Цель игры в судоку – расставить цифры от 1 до 9 в 81 ячейке в квадрате 9 × 9 так, чтобы каждая цифра встречалась в каждом ряду, в каждом столбце и в каждом мини-квадрате 3 × 3 только один раз.
В нескольких ячейках цифры уже расставлены, что называется, бонусом. Так вот, в нашей аналогии с формальными системами заранее заданные цифры – это “аксиомы”. Мы ждем, что нормальная головоломка судоку, во-первых, имеет решение, во-вторых, это решение единственное. То есть предполагается, что для каждой из 81 ячейки найдется одна и только одна цифра, удовлетворяющая условиям. Если найдется какая-то ячейка, которую в принципе нельзя заполнить, значит, “аксиомы” ведут к противоречию. А если есть ячейка, которую можно заполнить двумя и более разными способами, значит, “аксиомы” неполны: задача о том, какие цифры подходят в какие ячейки, не имеет решения. Нужны дополнительные “аксиомы”, чтобы задать единственно верное расположение цифр. То есть идеальная головоломка судоку должна быть одновременно и полной, и непротиворечивой.

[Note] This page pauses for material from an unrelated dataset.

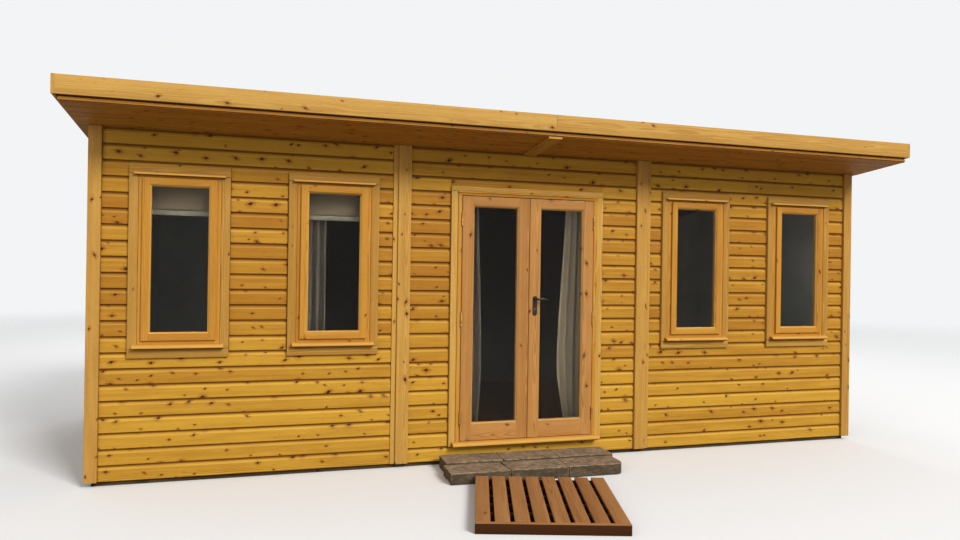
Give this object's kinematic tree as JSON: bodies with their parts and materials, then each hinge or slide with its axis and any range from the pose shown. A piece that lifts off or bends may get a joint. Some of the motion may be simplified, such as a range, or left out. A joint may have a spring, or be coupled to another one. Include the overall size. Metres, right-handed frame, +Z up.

Однако ждать того же от формальной системы математики – значит неизбежно разочароваться. Именно это Гёдель и показал в 1931 году. Впоследствии Людвиг Витгенштейн подвел под этим черту следующим образом: “Теорема Гёделя вынуждает нас рассматривать математику под новым углом”. (Впрочем, большинство исследователей сходятся на том, что ни Витгенштейн, ни Рассел на самом деле не понимали идей Гёделя.) Теперь, когда мы прекрасно знаем, как все обстоит на самом деле, сама мысль, что все истинные утверждения математики (но не ложные) можно выявить по одному благодаря трудолюбивой компьютерной программе, выглядит так же диковинно, как надежды алхимиков обрести философский камень. Нельзя заменить живых математиков холодными строгими автоматами. Вероятно, так можно сказать и о других профессиях, но этого никто не доказал. (И в качестве реплики в сторону: в 2013 году математик Харальд Хельфготт доказал, что любое нечетное число представляет собой сумму трех простых чисел. Тем не менее мы ни на волосок не приблизились к доказательству гипотезы Гольдбаха.)
Примеры судоку: (а) неполное, (b) противоречивое, (c) “нормальное”
Гёделя иногда понимают неправильно. Разумеется, это практически неизбежно, и эту участь Гёдель разделяет с Дарвином и Эйнштейном и другими великими первопроходцами в науке. Кто-то утверждает, что Гёдель доказал, что математика противоречива. Это вовсе не так. Он доказал, что ее непротиворечивость невозможно формально доказать. Примерно так же вам, вероятно, не удастся обеспечить стопроцентно убедительное юридическое доказательство, что вы никогда в жизни не совершали убийства, – ни разу. Несмотря на это, мы, как правило, изначально не считаем никого убийцей. Так же и с математикой. Никто всерьез не верит, что математика внутренне противоречива. Перефразируя слова одного французского математика, изящно сформулировавшего девиз своей профессии, “Бог создал математику непротиворечивой, а дьявол сделал так, чтобы это нельзя было доказать”.